EXERCISE INPUTS:

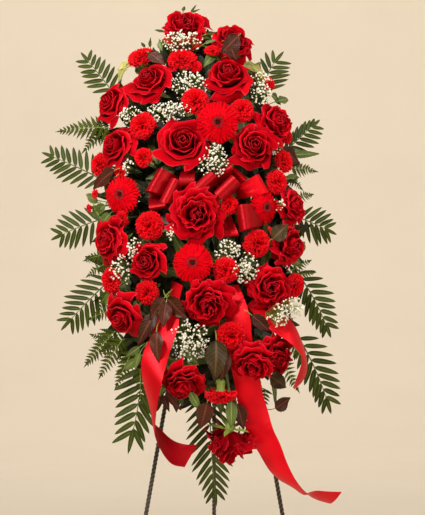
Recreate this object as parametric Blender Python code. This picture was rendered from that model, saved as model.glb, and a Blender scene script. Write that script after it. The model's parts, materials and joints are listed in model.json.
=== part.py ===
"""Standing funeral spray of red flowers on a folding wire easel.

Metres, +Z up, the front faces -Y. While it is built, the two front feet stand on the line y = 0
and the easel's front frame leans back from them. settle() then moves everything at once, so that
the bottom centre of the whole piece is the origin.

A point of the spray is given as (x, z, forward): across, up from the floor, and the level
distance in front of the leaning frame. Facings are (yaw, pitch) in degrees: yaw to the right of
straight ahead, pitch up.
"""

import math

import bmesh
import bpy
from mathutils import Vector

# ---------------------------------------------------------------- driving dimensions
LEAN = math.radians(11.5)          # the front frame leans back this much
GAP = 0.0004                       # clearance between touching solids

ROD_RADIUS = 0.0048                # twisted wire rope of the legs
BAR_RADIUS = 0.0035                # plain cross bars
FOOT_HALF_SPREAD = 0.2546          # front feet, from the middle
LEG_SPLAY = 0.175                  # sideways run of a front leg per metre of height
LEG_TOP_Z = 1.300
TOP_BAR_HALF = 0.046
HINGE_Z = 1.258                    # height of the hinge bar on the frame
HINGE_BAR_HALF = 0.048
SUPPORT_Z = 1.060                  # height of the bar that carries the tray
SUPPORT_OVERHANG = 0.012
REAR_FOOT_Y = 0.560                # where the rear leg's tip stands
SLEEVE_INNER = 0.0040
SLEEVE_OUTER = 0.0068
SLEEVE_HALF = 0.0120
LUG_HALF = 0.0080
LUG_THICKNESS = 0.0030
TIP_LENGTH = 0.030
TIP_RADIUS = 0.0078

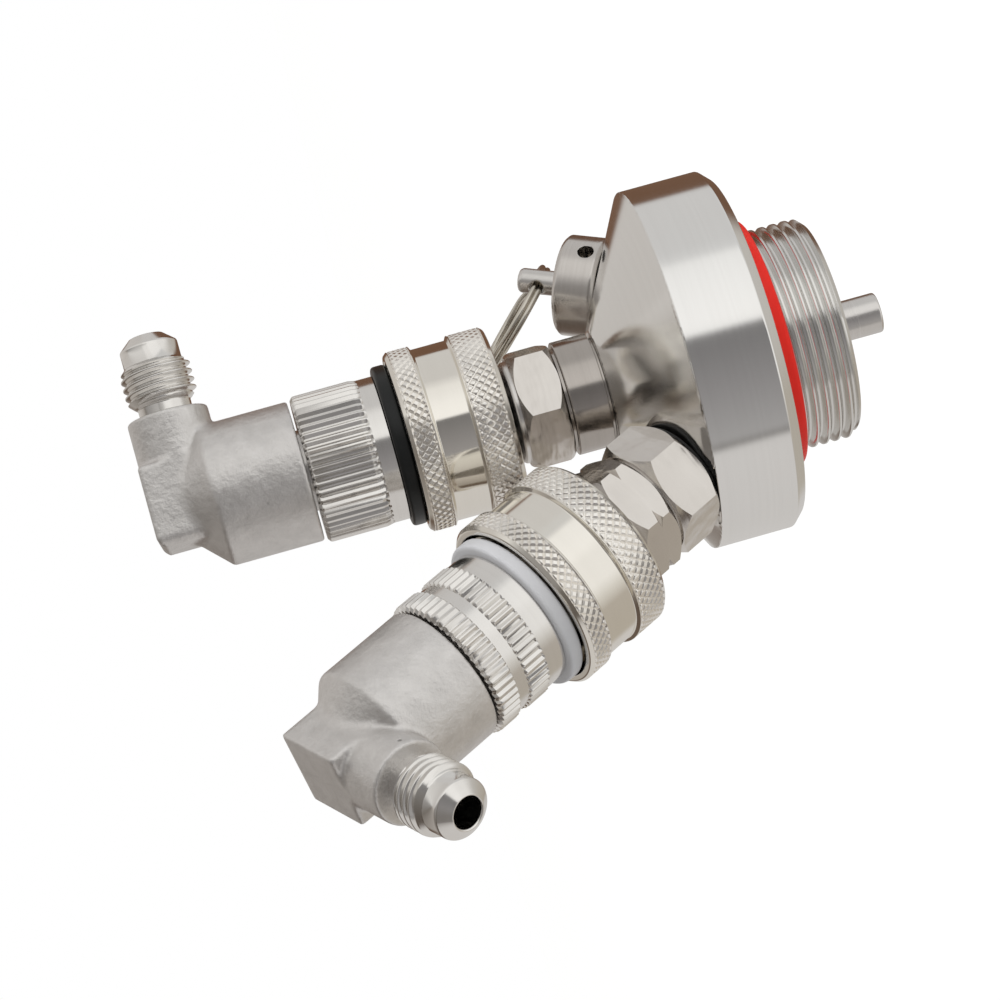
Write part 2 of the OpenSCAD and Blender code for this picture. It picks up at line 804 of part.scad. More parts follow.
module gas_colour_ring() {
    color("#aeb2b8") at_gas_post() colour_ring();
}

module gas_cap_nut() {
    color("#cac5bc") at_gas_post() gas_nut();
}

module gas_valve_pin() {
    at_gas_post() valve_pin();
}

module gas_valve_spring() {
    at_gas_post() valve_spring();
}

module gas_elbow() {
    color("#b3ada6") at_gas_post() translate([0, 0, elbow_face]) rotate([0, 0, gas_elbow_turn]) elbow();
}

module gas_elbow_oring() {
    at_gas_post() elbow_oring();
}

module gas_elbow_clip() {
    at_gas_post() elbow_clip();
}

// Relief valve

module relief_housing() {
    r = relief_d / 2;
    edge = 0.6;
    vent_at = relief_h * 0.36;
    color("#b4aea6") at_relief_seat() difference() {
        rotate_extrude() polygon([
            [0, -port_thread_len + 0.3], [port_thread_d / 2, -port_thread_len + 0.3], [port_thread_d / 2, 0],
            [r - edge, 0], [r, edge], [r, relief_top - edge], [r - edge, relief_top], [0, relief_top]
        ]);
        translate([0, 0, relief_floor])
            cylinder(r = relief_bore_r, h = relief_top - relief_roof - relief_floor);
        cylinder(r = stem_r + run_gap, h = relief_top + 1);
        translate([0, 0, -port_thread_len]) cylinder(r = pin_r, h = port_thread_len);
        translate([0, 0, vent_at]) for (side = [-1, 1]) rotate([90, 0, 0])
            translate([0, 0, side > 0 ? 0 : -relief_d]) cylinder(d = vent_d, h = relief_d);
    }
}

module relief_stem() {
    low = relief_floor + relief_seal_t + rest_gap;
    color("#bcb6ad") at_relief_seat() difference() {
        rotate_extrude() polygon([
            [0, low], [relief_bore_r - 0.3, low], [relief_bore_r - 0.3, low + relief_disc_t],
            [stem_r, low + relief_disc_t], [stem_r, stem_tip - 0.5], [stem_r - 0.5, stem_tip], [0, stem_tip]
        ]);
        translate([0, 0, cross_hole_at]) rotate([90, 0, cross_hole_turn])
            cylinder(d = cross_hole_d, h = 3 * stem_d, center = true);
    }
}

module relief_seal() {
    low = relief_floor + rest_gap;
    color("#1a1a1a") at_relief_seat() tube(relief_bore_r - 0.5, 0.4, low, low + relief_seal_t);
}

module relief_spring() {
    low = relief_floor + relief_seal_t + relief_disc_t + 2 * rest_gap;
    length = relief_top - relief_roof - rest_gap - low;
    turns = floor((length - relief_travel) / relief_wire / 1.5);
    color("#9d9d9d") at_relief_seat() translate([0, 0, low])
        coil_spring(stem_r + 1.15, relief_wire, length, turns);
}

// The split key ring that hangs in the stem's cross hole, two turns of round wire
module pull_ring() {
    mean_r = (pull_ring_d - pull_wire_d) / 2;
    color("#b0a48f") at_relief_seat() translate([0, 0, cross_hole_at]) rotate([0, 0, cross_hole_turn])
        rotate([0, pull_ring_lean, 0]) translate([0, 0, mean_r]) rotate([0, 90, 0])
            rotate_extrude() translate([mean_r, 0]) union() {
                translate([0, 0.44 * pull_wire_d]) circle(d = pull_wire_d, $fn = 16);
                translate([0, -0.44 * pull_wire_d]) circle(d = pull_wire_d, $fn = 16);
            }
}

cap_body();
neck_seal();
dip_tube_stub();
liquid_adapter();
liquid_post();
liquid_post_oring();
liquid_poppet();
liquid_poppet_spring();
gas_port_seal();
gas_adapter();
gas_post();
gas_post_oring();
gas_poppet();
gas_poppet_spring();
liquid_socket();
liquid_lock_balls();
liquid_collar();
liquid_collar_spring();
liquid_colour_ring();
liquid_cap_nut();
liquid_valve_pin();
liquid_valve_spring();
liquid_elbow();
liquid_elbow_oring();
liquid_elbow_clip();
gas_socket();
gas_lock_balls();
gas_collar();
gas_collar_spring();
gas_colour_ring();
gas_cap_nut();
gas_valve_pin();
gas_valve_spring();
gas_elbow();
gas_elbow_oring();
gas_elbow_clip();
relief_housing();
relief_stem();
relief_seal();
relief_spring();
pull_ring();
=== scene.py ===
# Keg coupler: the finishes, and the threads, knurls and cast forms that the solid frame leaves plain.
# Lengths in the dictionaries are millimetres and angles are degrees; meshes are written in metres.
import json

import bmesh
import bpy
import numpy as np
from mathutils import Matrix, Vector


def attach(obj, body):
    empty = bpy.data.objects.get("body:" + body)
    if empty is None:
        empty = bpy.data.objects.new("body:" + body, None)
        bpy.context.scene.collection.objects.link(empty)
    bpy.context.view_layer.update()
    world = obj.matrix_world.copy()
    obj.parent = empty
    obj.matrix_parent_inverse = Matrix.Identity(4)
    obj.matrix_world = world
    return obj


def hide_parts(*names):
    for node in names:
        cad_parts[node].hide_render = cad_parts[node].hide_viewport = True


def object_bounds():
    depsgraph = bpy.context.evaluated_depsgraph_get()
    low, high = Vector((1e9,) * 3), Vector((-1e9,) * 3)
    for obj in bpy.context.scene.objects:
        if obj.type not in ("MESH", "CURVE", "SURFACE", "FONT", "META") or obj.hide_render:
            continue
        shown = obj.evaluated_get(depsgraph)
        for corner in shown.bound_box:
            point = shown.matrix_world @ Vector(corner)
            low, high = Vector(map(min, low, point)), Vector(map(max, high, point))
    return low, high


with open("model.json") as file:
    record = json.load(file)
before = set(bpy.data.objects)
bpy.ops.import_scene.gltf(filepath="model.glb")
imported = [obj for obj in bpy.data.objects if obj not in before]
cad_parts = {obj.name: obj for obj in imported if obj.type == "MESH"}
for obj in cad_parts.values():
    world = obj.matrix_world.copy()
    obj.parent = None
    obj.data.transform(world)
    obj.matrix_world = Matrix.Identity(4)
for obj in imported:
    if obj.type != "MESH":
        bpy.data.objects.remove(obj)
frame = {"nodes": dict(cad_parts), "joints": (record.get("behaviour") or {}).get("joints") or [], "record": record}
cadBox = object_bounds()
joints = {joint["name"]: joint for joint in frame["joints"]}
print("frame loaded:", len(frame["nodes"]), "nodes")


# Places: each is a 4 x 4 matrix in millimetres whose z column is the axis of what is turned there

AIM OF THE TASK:
From the records above, quote only the lines running from the line with "cap_body();" to the line with "return low, high", both lines included.

EXPECTED OUTPUT:
cap_body();
neck_seal();
dip_tube_stub();
liquid_adapter();
liquid_post();
liquid_post_oring();
liquid_poppet();
liquid_poppet_spring();
gas_port_seal();
gas_adapter();
gas_post();
gas_post_oring();
gas_poppet();
gas_poppet_spring();
liquid_socket();
liquid_lock_balls();
liquid_collar();
liquid_collar_spring();
liquid_colour_ring();
liquid_cap_nut();
liquid_valve_pin();
liquid_valve_spring();
liquid_elbow();
liquid_elbow_oring();
liquid_elbow_clip();
gas_socket();
gas_lock_balls();
gas_collar();
gas_collar_spring();
gas_colour_ring();
gas_cap_nut();
gas_valve_pin();
gas_valve_spring();
gas_elbow();
gas_elbow_oring();
gas_elbow_clip();
relief_housing();
relief_stem();
relief_seal();
relief_spring();
pull_ring();
=== scene.py ===
# Keg coupler: the finishes, and the threads, knurls and cast forms that the solid frame leaves plain.
# Lengths in the dictionaries are millimetres and angles are degrees; meshes are written in metres.
import json

import bmesh
import bpy
import numpy as np
from mathutils import Matrix, Vector


def attach(obj, body):
    empty = bpy.data.objects.get("body:" + body)
    if empty is None:
        empty = bpy.data.objects.new("body:" + body, None)
        bpy.context.scene.collection.objects.link(empty)
    bpy.context.view_layer.update()
    world = obj.matrix_world.copy()
    obj.parent = empty
    obj.matrix_parent_inverse = Matrix.Identity(4)
    obj.matrix_world = world
    return obj


def hide_parts(*names):
    for node in names:
        cad_parts[node].hide_render = cad_parts[node].hide_viewport = True


def object_bounds():
    depsgraph = bpy.context.evaluated_depsgraph_get()
    low, high = Vector((1e9,) * 3), Vector((-1e9,) * 3)
    for obj in bpy.context.scene.objects:
        if obj.type not in ("MESH", "CURVE", "SURFACE", "FONT", "META") or obj.hide_render:
            continue
        shown = obj.evaluated_get(depsgraph)
        for corner in shown.bound_box:
            point = shown.matrix_world @ Vector(corner)
            low, high = Vector(map(min, low, point)), Vector(map(max, high, point))
    return low, high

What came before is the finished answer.